チワワの飼い主を見ると、気は良さそうでけしかけることまではせずリードを引いていたが笑ってる顔は、猫のおびえてるのまではわからなかったようだ。
僕は、後ろ髪を引かれる思いで(後ろ髪は無いが)「早よ行かんか。この親父は。アホンダラ!猫が怖がっとるのがわからんか!」と心でつぶやきつつ通り過ぎた。
 その後、二匹もお婆さんも見かけない。
よく通る道なので一年以上も見かけないということはないはずだ。玄関が半開きになってて、覗きながら通ったことも数度ある。なのに、お婆さんも猫の影も見かけないままだ。
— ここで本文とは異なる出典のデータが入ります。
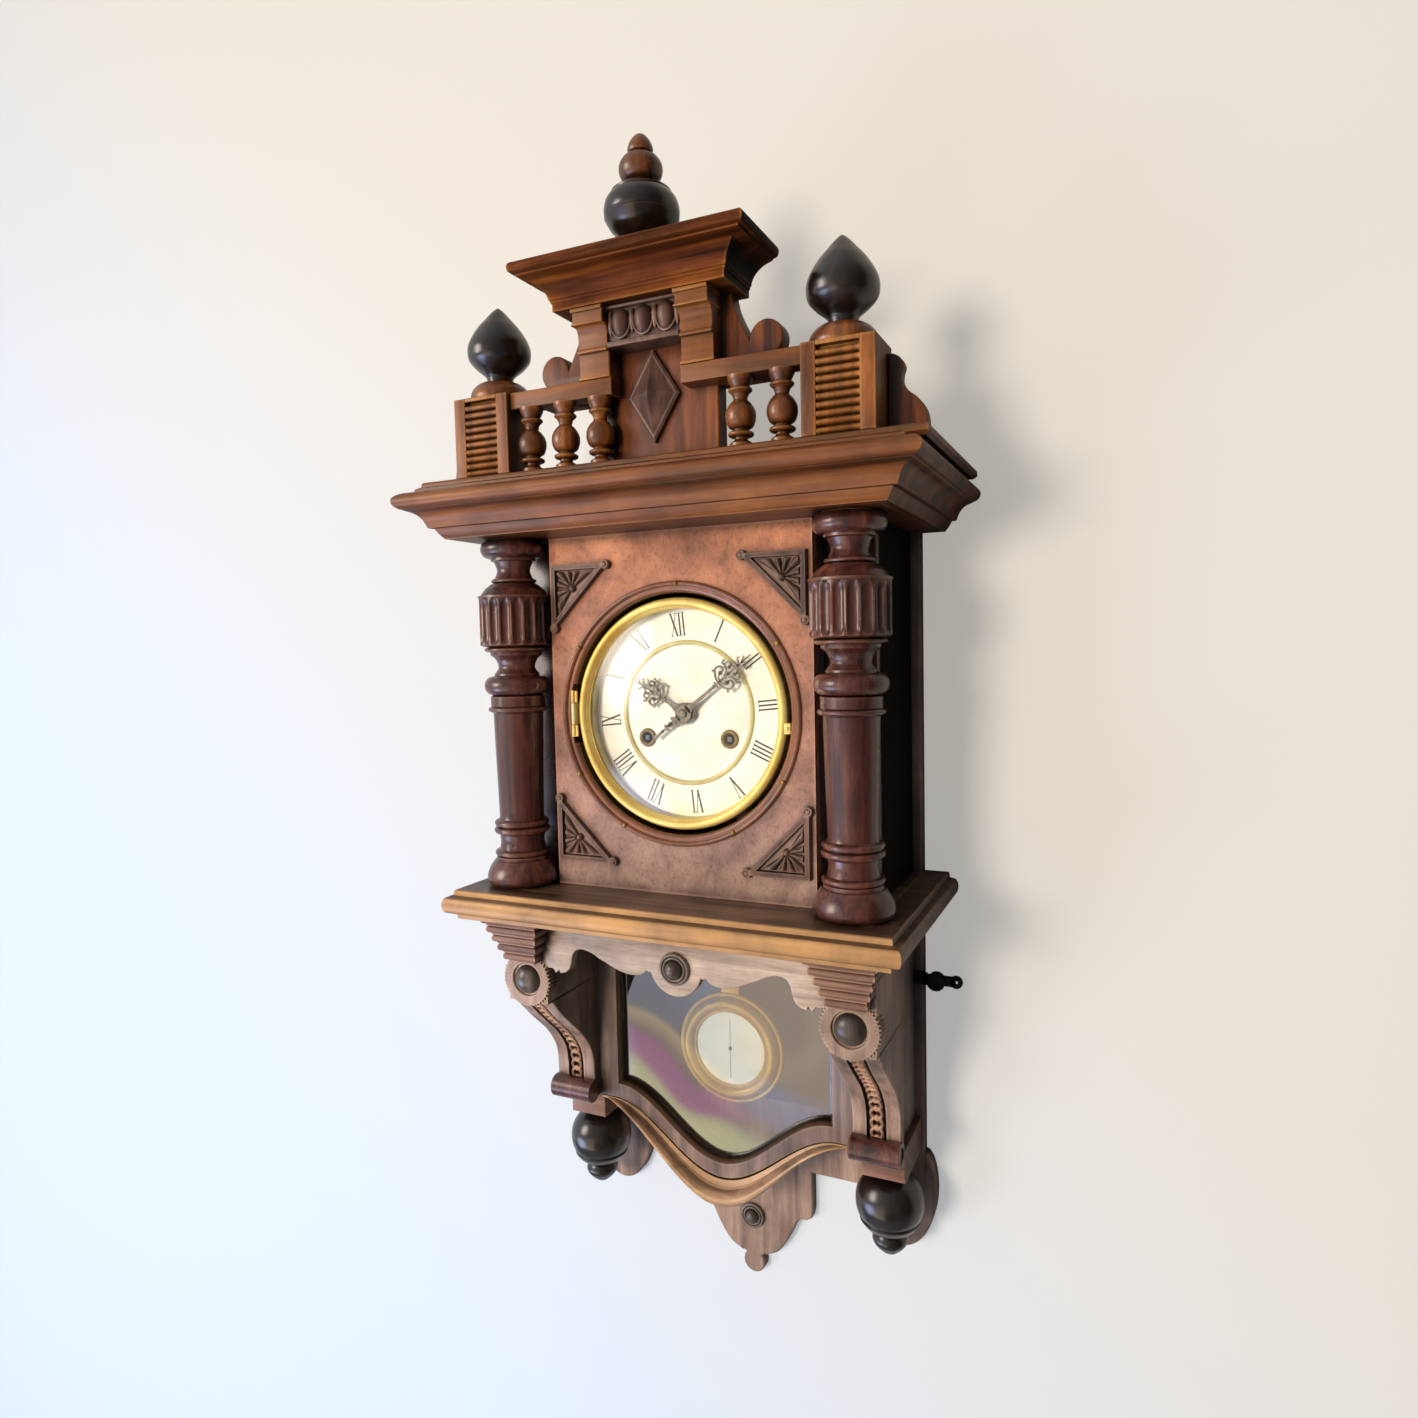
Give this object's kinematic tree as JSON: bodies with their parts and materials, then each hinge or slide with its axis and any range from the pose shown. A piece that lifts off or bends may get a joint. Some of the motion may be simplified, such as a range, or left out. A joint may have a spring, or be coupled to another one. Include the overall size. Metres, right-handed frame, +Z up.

これはどういうことだろうと親父探偵の人並み外れた洞察力で推理してみた。その結果はこうだ。
おそらく、お婆さんが亡くなったのだ。亡くならずとも、病気か何かで家に居なくなったのだ。
それで猫嫌いの鬼嫁がこれ幸いとばかりに二匹一緒に追い出したのだ。
何故そう言えるかというと、通りかかったあの日の玄関は閉まっていたのだ。

証拠、その二。
どんな顔をしてるのかと、家の前を通る度に僕は嫁の顔を見ようと注意していた。
そしてついにある日、近所の人と立ち話をしてるところに出くわした。一目でわかったその顔は案の定、猫嫌いの般若の相が表われていた。人相を見る僕は一目で見抜けるのだ。
まあ、いい死に方はしないだろう。リュウマチ煩ってバナナの皮に滑って転んで犬の糞に顔から倒れるのだ。